Attorneys can help evaluate whether regulatory changes create risks or opportunities for businesses involved in legal disputes or transactions. For example, if new environmental laws impose stricter emissions standards, a manufacturing company may face higher operational costs, reducing its valuation. Conversely, deregulation in certain industries can spur growth and increase a business’s value.

Trade and Tariff Policies

Trade and tariff policies are a hot topic with the new administration in place.

International trade agreements, tariffs and import/export restrictions can disrupt supply chains, alter cost structures and affect market access — all of which influence business valuation.

Businesses dependent on imported goods or overseas customers may experience revenue or cost fluctuations due to shifting trade policies. Industries like manufacturing, agriculture and technology are particularly vulnerable to changes in trade policy. Trade-related risks could affect revenue streams, cost structures and long-term business viability in valuation assessments.

Interest Rate Fluctuations

Monetary policy, particularly interest rate changes, affects borrowing costs, investment returns and valuation models. Businesses reliant on debt financing or with high capital expenditures are particularly sensitive to interest rate swings.

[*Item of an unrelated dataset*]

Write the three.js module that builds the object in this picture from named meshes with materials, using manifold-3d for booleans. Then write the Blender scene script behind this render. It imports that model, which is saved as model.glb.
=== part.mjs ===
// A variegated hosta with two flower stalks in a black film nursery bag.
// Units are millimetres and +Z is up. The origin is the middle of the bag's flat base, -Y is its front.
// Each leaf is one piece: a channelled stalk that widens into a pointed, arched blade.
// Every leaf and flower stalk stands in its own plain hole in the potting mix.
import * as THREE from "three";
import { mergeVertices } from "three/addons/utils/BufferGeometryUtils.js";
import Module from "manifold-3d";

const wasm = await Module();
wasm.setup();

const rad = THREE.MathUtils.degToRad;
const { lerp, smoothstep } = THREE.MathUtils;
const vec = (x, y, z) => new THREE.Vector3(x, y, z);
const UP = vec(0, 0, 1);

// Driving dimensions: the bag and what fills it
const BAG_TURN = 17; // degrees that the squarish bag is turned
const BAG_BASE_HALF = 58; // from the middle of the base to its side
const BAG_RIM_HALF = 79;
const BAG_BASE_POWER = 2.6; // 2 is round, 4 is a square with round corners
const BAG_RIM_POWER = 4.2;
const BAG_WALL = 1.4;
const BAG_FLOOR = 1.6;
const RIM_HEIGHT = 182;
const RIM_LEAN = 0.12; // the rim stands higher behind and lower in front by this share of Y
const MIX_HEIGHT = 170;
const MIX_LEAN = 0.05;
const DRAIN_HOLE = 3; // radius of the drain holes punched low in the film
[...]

Rising interest rates increase the cost of debt, generally making leveraged businesses less attractive to investors. Higher interest rates push up discount rates in valuation models, which can lower present-day valuations of future cash flows. Attorneys can help clients review loan agreements to understand exposure to floating interest rates or refinancing risks.

Need Help?

Governmental policies remain a driving force behind shifts in business valuations. By collaborating with valuation professionals and staying informed about the changing policy landscape, attorneys can provide up-to-date guidance to their clients.